The person smoking would need to become a Healthy Person before quitting smoking – change at the endemic, systems, Identity level, not merely behavior. Learn how to lead your buyer or your coachee through the decision phases that will allow them to change from the inside out (see Dirty Little Secrets – half of the book is about how change happens). THEN you can gather data and offer your wonderful solution.
sd
2 thoughts on “Coaching does not have to be like sales”
HI,
Just want to let you and your readers know, that not ALL the coaching models are the same. We’ve been doing this for 21 years now and i started training coaches 10 years ago, when there were only 18 schools and you’ve never heard of me, and i’ve never heard of you, so there is a lot either of don’t know about what’s out there, and i hate to be grouped with all those you pointed out.
I’ve done similar pointing out over time, written some books about it, and Dr. Beck sent me your note on sales, sounds interesting and sounds like you understand influencing.
Our model is developmental, you can’t push a string and you can’t changes someone’s beliefs, nor expect them to change their own because you intervene, guide or influence them…most of us have a trajectory of maturation which includes the shifts in our memetic landscapes or belief assimilation.

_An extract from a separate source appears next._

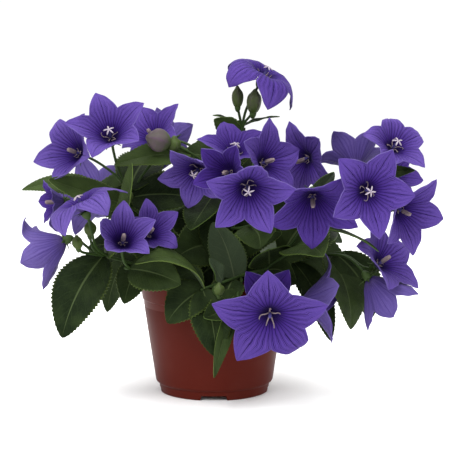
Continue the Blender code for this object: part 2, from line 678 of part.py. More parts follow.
def turned_object(name, profile, collection, material):
    """Turns a profile of radius and height about the pot's axis."""
    bm = bmesh.new()
    corners = [bm.verts.new((radius * MM, 0, height * MM)) for radius, height in profile]
    for a, b in zip(corners, corners[1:]):
        bm.edges.new((a, b))
    mesh = bpy.data.meshes.new(name)
    bm.to_mesh(mesh)
    bm.free()
    item = make_object(name, mesh, collection, material)
    item.location = (POT_RIGHT * MM, POT_BACK * MM, 0)
    turn = item.modifiers.new("Turn", "SCREW")
    turn.steps = POT_STEPS
    turn.render_steps = POT_STEPS
    turn.use_merge_vertices = True
    turn.merge_threshold = 0.0001
    return item


def cutter(name, bm, collection):
    item = make_object(name, placed_mesh(name, bm), collection)
    item.hide_render = True
    item.display_type = "WIRE"
    return item


def cut_by(item, cutters):
    cut = item.modifiers.new("Cut", "BOOLEAN")
    cut.operation = "DIFFERENCE"
    cut.operand_type = "COLLECTION"
    cut.collection = cutters


def make_pot(collection, cutters, material):
    """Tapered pot with a rim band, a foot ring with notches, and drain holes."""
    rim = RIM_DIAMETER / 2
    band_foot = POT_HEIGHT - RIM_BAND
    profile = [
        (0.0, INNER_FLOOR), (INNER_FOOT, INNER_FLOOR), (INNER_BODY, INNER_TURN),
        (wall_radius(band_foot) - WALL, band_foot), (rim - WALL, POT_HEIGHT - 0.4),
        (rim - WALL * 0.5, POT_HEIGHT), (rim, POT_HEIGHT - 0.5),
        (rim - BAND_TAPER, band_foot), (wall_radius(band_foot), band_foot - 0.4),
        (BODY_FOOT_RADIUS, FOOT_TOP), (FOOT_RADIUS, FOOT_TOP - 1.8), (FOOT_RADIUS - 0.6, 0.0),
        (FOOT_RADIUS - 0.6 - FOOT_RING_WIDTH, 0.0),
        (FOOT_RADIUS - 0.6 - FOOT_RING_WIDTH, FLOOR_UNDER), (0.0, FLOOR_UNDER),
    ]
    pot = turned_object("pot", profile, collection, material)
    for notch in range(NOTCHES):
        bm = bmesh.new()
        bmesh.ops.create_cube(bm, size=1.0)
        for vertex in bm.verts:
            lower = vertex.co.z < 0
            half = NOTCH_WIDTH / 2 + (1.2 if lower else 0.0)
            vertex.co = Vector((math.copysign(half, vertex.co.x),
                                FOOT_RADIUS + math.copysign(7.0, vertex.co.y),
                                -1.0 if lower else NOTCH_HEIGHT))
        turned = Matrix.Rotation(math.tau * notch / NOTCHES, 4, "Z")
        bmesh.ops.transform(bm, matrix=turned, verts=bm.verts)
        cutter(f"notch_{notch}", bm, cutters)
    for drain in range(DRAINS):
        bm = bmesh.new()
        bmesh.ops.create_cone(bm, cap_ends=True, segments=DRAIN_SIDES, radius1=DRAIN_RADIUS,
                              radius2=DRAIN_RADIUS, depth=WALL * 4)
        angle = math.tau * (drain + 0.5) / DRAINS
        place = (DRAIN_CIRCLE * math.cos(angle), DRAIN_CIRCLE * math.sin(angle),
                 FLOOR_UNDER + WALL / 2)
        bmesh.ops.translate(bm, verts=bm.verts, vec=place)
        cutter(f"drain_{drain}", bm, cutters)
    cut_by(pot, cutters)
    return pot


def make_soil(collection, cutters, material):
    """Potting soil that fills the pot, with a plain hole for each stem."""
    profile = [
        (0.0, SOIL_HEIGHT + SOIL_CROWN), (24.0, SOIL_HEIGHT + SOIL_CROWN * 0.8),
        (wall_radius(SOIL_HEIGHT) - WALL - GAP - 0.4, SOIL_HEIGHT - 0.4),
        (INNER_BODY - GAP, INNER_TURN + GAP), (INNER_FOOT - GAP, INNER_FLOOR + GAP),
        (0.0, INNER_FLOOR + GAP),
    ]
    soil = turned_object("soil", profile, collection, material)
    foot, top = STEM_BOTTOM - GAP, SOIL_HEIGHT + 4
    for key, stem in STEMS.items():
        right, back = stem["line"][0]
        bm = bmesh.new()
        radius = (STEM_RADIUS + GAP) / math.cos(math.pi / HOLE_SIDES)
        bmesh.ops.create_cone(bm, cap_ends=True, segments=HOLE_SIDES, radius1=radius,
                              radius2=radius, depth=top - foot)
        bmesh.ops.translate(bm, verts=bm.verts, vec=(right, back, (top + foot) / 2))
        cutter("hole_" + key, bm, cutters)
    cut_by(soil, cutters)
    return soil


def build():
    clear_scene()
    scene = bpy.context.scene
    parts = bpy.data.collections.new(NAME)
    pot_cutters = bpy.data.collections.new("pot_cutters")
    soil_cutters = bpy.data.collections.new("soil_cutters")
    for collection in (parts, pot_cutters, soil_cutters):
        scene.collection.children.link(collection)
    violet = make_material("petal", VIOLET, 0.6)
    cream = make_material("pistil", CREAM, 0.6)
    green = make_material("foliage", GREEN, 0.55)
    make_pot(parts, pot_cutters, make_material("pot_plastic", TERRACOTTA, 0.4))
    make_soil(parts, soil_cutters, make_material("soil", PEAT, 0.95))
    for key in STEMS:
        make_stem(key, parts, green)
    for key in BLOOMS:
        make_bloom(key, parts, violet, cream)


build()
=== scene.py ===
import logging
import math
import random
from collections.abc import Callable, Sequence
from dataclasses import dataclass, field
from enum import Enum

import bmesh
import bpy
from mathutils import Matrix, Vector, noise


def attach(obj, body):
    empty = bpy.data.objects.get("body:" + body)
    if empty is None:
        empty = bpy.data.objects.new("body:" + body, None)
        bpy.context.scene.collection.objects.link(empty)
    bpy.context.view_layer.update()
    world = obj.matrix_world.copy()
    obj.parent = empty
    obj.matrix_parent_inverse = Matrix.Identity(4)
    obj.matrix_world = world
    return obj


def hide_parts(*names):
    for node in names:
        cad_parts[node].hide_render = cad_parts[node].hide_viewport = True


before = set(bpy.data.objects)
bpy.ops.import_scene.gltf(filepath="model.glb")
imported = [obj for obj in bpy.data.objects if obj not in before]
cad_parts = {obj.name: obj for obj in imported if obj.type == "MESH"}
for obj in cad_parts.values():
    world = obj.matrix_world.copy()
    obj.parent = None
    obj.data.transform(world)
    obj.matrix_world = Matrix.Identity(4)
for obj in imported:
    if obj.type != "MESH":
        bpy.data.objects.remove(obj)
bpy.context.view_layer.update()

LOG = logging.getLogger("balloon_flower")

Colour = tuple[float, float, float]
Place = tuple[float, float, float]
Line = list[Vector]

MM = 0.001
WELD = 0.02
POLE_WELD = 0.001

# The pot's axis in the frame
POT_RIGHT = -9.95
POT_BACK = 23.5

# Pot and soil
RIM_RADIUS = 52.5
POT_HEIGHT = 78.0
SOIL_HEIGHT = 66.5

# Stems
STEM_BOTTOM = 56.5
STEM_RADIUS = 1.5
TWIG_RADIUS = 0.95
STEM_STEPS = 5
TWIG_STEPS = 3

# Blooms: the petals are joined up to the fraction SINUS of their length
LOBES = 5
LOBE_TURN = 360 / LOBES
SECTOR = math.pi / LOBES
LOBE_ANGLE = SECTOR * 2
FLOOR_RADIUS = 2.6
SINUS = 0.60
LOBE_TAPER = 0.95
LOBE_CUP = 0.10
CALYX_DEPTH = 7.0

# Leaves
LEAF_WIDEST = 0.78
LEAF_FULLNESS = 0.68
LEAF_STALK = 0.7
LEAF_FOLD = math.radians(14)
LEAF_VEINS = 8.0
LEAF_SLANT = 2.4


class Cup(Enum):
    """Slope of a petal at throat, wall, flare and tip, in degrees, then a lobe's fullness."""

    FLAT = (34, 22, 10, -4, 0.45)
    OPEN = (42, 36, 22, -8, 0.5)
    BELL = (38, 48, 36, 2, 0.6)
    DEEP = (34, 58, 48, 16, 0.8)
    REFLEXED = (44, 36, -35, -100, 0.4)
    UMBRELLA = (44, 24, -52, -84, 0.45)


class Pistil(Enum):
    """Stage of a bloom's middle: shut anthers, open stigma, or spent anthers round a post."""

    CLUB = "club"
    STAR = "star"
    POST = "post"


@dataclass(frozen=True)
class Bloom:
    """One bloom's place and shape.

    Args:
        throat: Middle of the throat, in millimetres.
        facing: Degrees right of the front, and degrees up.
        turn: Degrees from upright to the first lobe, clockwise from the front.
        length: Length of a petal along its surface, in millimetres.
        cup: How the petals open.
        bends: Extra bend of each lobe's tip, in degrees, forward where positive.
        pistil: Stage of the middle.
        tone: From 0 for a deep violet bloom to 1 for a pale lilac one; partly the bloom's own colour
            and partly painted light and shade, low for blooms in shade and high for lit ones.
        fused: Whether the solid of the petals also holds the pistil.
    """

    throat: Place
    facing: tuple[float, float]
    turn: float
    length: float
    cup: Cup
    bends: tuple[float, ...]
    pistil: Pistil
    tone: float
    fused: bool = False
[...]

In developmental coaching, we listen for as you say systems, but more so, the structure of the systems, one of the three building blocks of meaning making. I’ll pass this note on to my daughter who works with me, because she is designing approaches to belief formation (Bem, 1970 Stanford) that look at the coherence between emotional, as well as other systems which flag memescapes.
Hope to meet sometime, to prove to you that there are coaches out there that are not only out in front of this, but have been doing it for a LONG time!